Q: What happens at the C level when a PHP array exceeds its current capacity, and how does this affect tail-latency in web applications?

When the number of elements in a PHP HashTable exceeds its current capacity (which starts at 8 and doubles each time), the Zend Engine calls zend_hash_rehash(), which allocates a new bucket array of double the size and relinks all existing buckets. This is an O(n) operation and causes a GC pause on the PHP thread. In a web application serving 1,000 RPS, if a hot code path builds an array that crosses the 1,024-to-2,048 boundary on every request, you will see periodic request latency spikes. Mitigation: pre-size arrays with SplFixedArray when the count is known, or build the array in a generator and never materialize it.

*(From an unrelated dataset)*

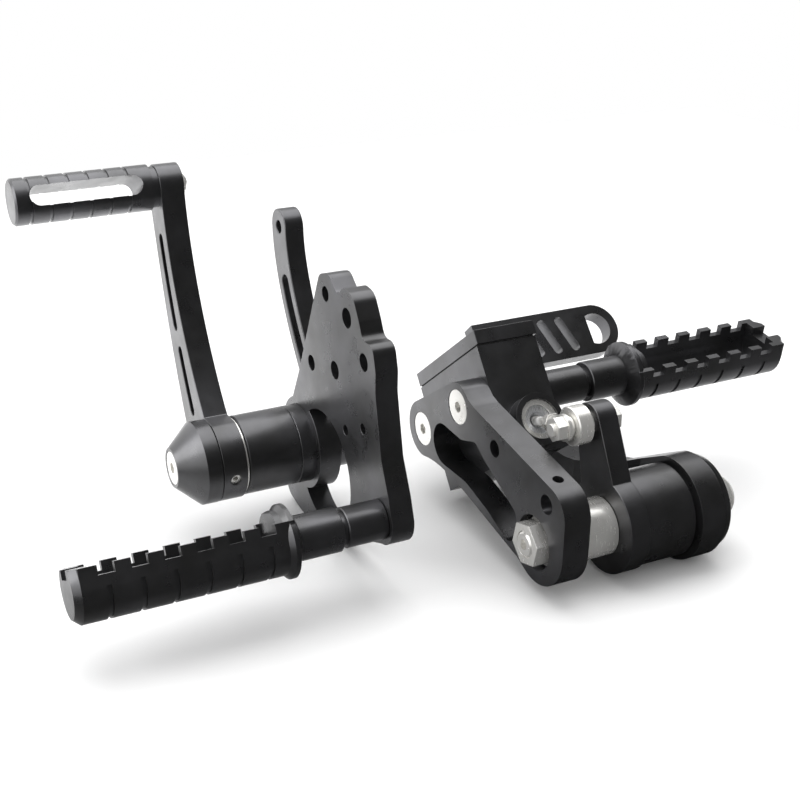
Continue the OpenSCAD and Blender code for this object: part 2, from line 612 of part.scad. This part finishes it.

Q: A colleague argues that using &$arr (pass by reference) is always faster than passing arrays by value. Is this correct?

It is incorrect in most cases. PHP's copy-on-write mechanism means that passing a large array by value is O(1) if the called function only reads the array — no copy is made. The copy is deferred until mutation. Forcing pass-by-reference bypasses COW and actually pins the array's refcount to 1, which can prevent future COW optimizations and may cause the engine to copy the array earlier in other call sites. Pass by reference is only a genuine win when you intend to mutate the array and want the caller to observe changes — not as a generic performance trick.